Lot 12

BAWDEN, Edward (1903-89, illustrator). Life in an English Village, London, "The King Penguin Books" [No. 51], 1949, 8vo, 16 full-page coloured lithographed illustrations by Bawden, original decorated paper boards. FIRST EDITION, SIGNED BY THE ARTIST.

Estimate: £70 - £100
Hammer price: £120
Bidding ended. Lot has been sold.

BAWDEN Edward (1903-89, illustrator).  Life in An English Village. Sixteen Lithographs by Edward Bawden with an Introductory Essay by Noel Carrington. London: "The King Penguin Books" [No. 51], 1949. 8vo (180 x 122mm). Half title, 16 full-page coloured lithographed illustrations by Edward Bawden at the end, 6 full-page woodcut illustrations by the same artist. Original paper boards decorated in black and grey, without a dust-jacket, as issued (some minor splitting at hinges). Provenance: Joyce Walker (later signature on front free endpaper); with a bookseller's note in pencil suggesting the book has been "recently" signed by the artist, and possibly in old-age. FIRST EDITION, SIGNED BY THE ARTIST at the foot of the title. "The coloured illustrations in this book are from drawings made by the artist directly on to lithographed zinc plates. They are therefore originals and not reproductions of drawings made on paper" (publisher's printed note beneath the list of plates).

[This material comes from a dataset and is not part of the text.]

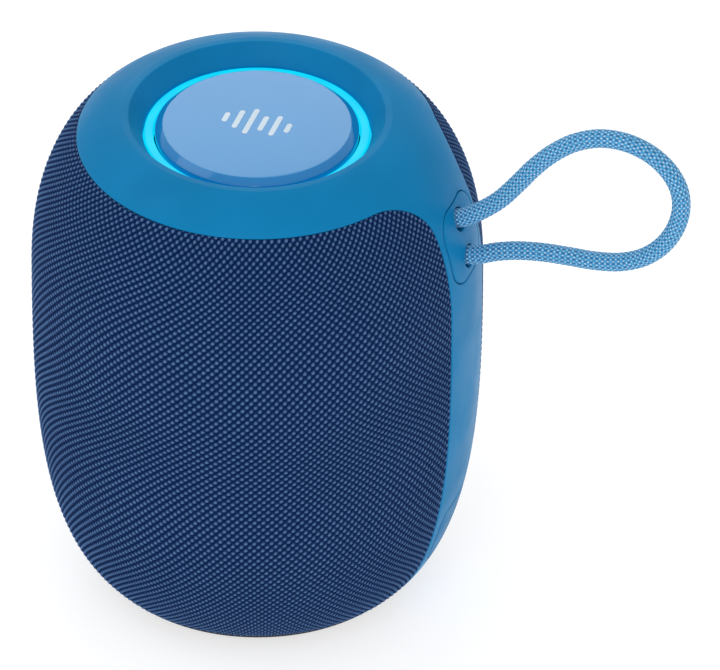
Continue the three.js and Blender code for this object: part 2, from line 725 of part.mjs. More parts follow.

The illustrations are of the village of Great Bardfield in Essex, where Bawden lived among a community of artists, including Eric Ravilious and Michael Rothenstein, in the mid-20th-century. "Bawden's lithographs [for Life in an English Village] are not quaint or crooked. They are full of people doing things: pouring pints, queuing in shops, sweeping the church, repairing machinery, mending shoes, cutting meat, going to school. This is not a village seen from the outside as a tourist, hoping that people will get out of the way of the photograph. These pictures are all of working interiors. For most of his life Bawden lived in Great Bardfield, and found all that he needed there. J. I. M. Richards admired his ability 'to find inexhaustible subjects to paint simply by looking in a new direction down his own village street.' These busy lithographs for Life in an English Village were Bawden's tribute to that familiar street and its inexhaustibility" (Alexandra Harris, Romantic Moderns (2010), p.192).